One big problem programming in raw x86 machine code is that instructions are not all the same size. Instruction boundaries aren't aligned to every 4 bytes, or something like that. The processor is parsing future instruction boundaries as it reads in earlier instructions. It's really easy to accidentally add an extra byte or forget a byte to an instruction. When that happens, bytes that were intended to be opcodes can be interpreted as operands, and vice versa. The program goes silently off the rails, and may not show an error message until much later. The difficulty of debugging such errors is arguably the single biggest obstacle to a good programming experience.

This is the point at which Assembly languages nope out and go build a whole new syntax for themselves, categorizing opcodes into instruction names and so on. Since SubX needs to be self-hosted and every feature in it needs to be programmed in SubX, its solution to this problem is to stay with machine code, but add lots of space for metadata. Here's a sample instruction in SubX:

89/<- 5/rm32/ebp 4/r32/esp # copy esp to ebp 

Instructions lie all on one line. They consist of multiple words separated by whitespace. Each word contains a datum until the first slash. The datum is the only part that makes it into the binary. Everything in a word after the datum and the first slash is metadata. As you see, you can have multiple bits of metadata squirrelled away in a word, all separated by slashes.

Metadata is optional and often ignored, so it's a good place for little comments. However, certain special words for argument types trigger error-checking. In the above instruction, Mu ignores the `/<-` and reads just the ‘89’. However, it knows that opcode 89 expects a `/rm32` and `/r32` argument. If it fails to see one of them in the rest of the instruction, it immediately flags an error. If it sees any of the other known argument types in the instruction when it doesn't expect them—it immediately flags an error. (The register names `/ebp` and `esp` are just comments to aid the reader.)

$ bootstrap translate init.linux examples/ex1.subx -o a.elf
'bb/copy-to-ebx' (copy imm32 to EBX): missing imm32 operand

(The code samples in this post hide some details that aren't important on a first encounter with Mu.
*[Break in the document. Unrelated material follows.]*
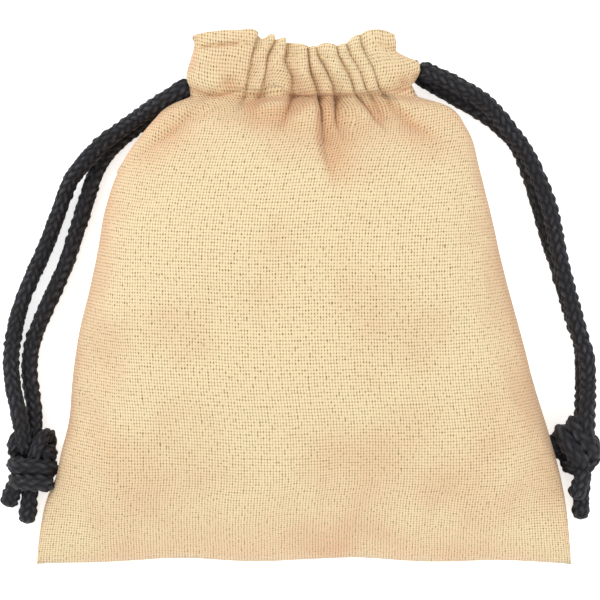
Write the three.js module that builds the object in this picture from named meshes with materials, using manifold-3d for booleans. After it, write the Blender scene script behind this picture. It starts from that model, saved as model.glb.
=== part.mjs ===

I'll elide the actual opcodes further down.)

While this use of metadata is specific to the properties of x86, they're a general mechanism for lots of different checks one may want to apply. I used them in several ways in a previous prototype. I've started to think of the structure of words and metadata as “s-statements”, by analogy with s-expressions. A fairly fundamental uniform syntax that can be used in diverse situations where one doesn't want arbitrary nesting.

Structured programming

As I mentioned above, the primary motivation for the SubX layer is to make working with control flow more ergonomic. The x86 processor tracks what instruction to execute using the special eip register. This register can't be modified by most instructions. Only jumps and calls modify it.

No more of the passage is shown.